PORTLAND — Opponents of Central Maine Power Co.’s “smart” electrical meters have appealed of the Maine Public Utility Commission’s dismissal of their complaint.
The group filed with the Maine Supreme Judicial Court in Portland on Jan. 10 to overturn the PUC’s decision not to investigate claims that the wireless meters have health, safety and privacy issues, and are an invasion of privacy.
Last year, the PUC ruled that CMP must offer customers the ability to opt out of having the meters installed on their homes or businesses if they pay an initial opt-out fee, followed by a monthly charge to have CMP read the meter manually.
However, some opponents of the meters have said the opt-out decision does not go far enough because the PUC has a legislative mandate to “ensure safe, reasonable and adequate service,” and that requiring people to pay to opt out is equivalent to blackmail.

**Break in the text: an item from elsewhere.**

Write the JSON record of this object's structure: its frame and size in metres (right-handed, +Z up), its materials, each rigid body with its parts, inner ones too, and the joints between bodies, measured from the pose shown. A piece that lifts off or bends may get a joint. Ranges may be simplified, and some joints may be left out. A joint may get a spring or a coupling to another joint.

The Maine Center for Disease Control previously said it did not find “any consistent or convincing evidence to support a concern for health effects related to the use of radio frequency in the range of frequencies and power used by smart meters.”
That was before the World Health Organization last year listed radiation from cell phones and other wireless devices, such as smart meters, as a possible carcinogen.
CMP has repeatedly said it is not the company’s job to determine whether the meters are safe. The installation of the meters was paid for by federal grants from the Department of Energy.
The company is scheduled to complete the installation of 620,000 meters throughout the state in the first quarter of this year.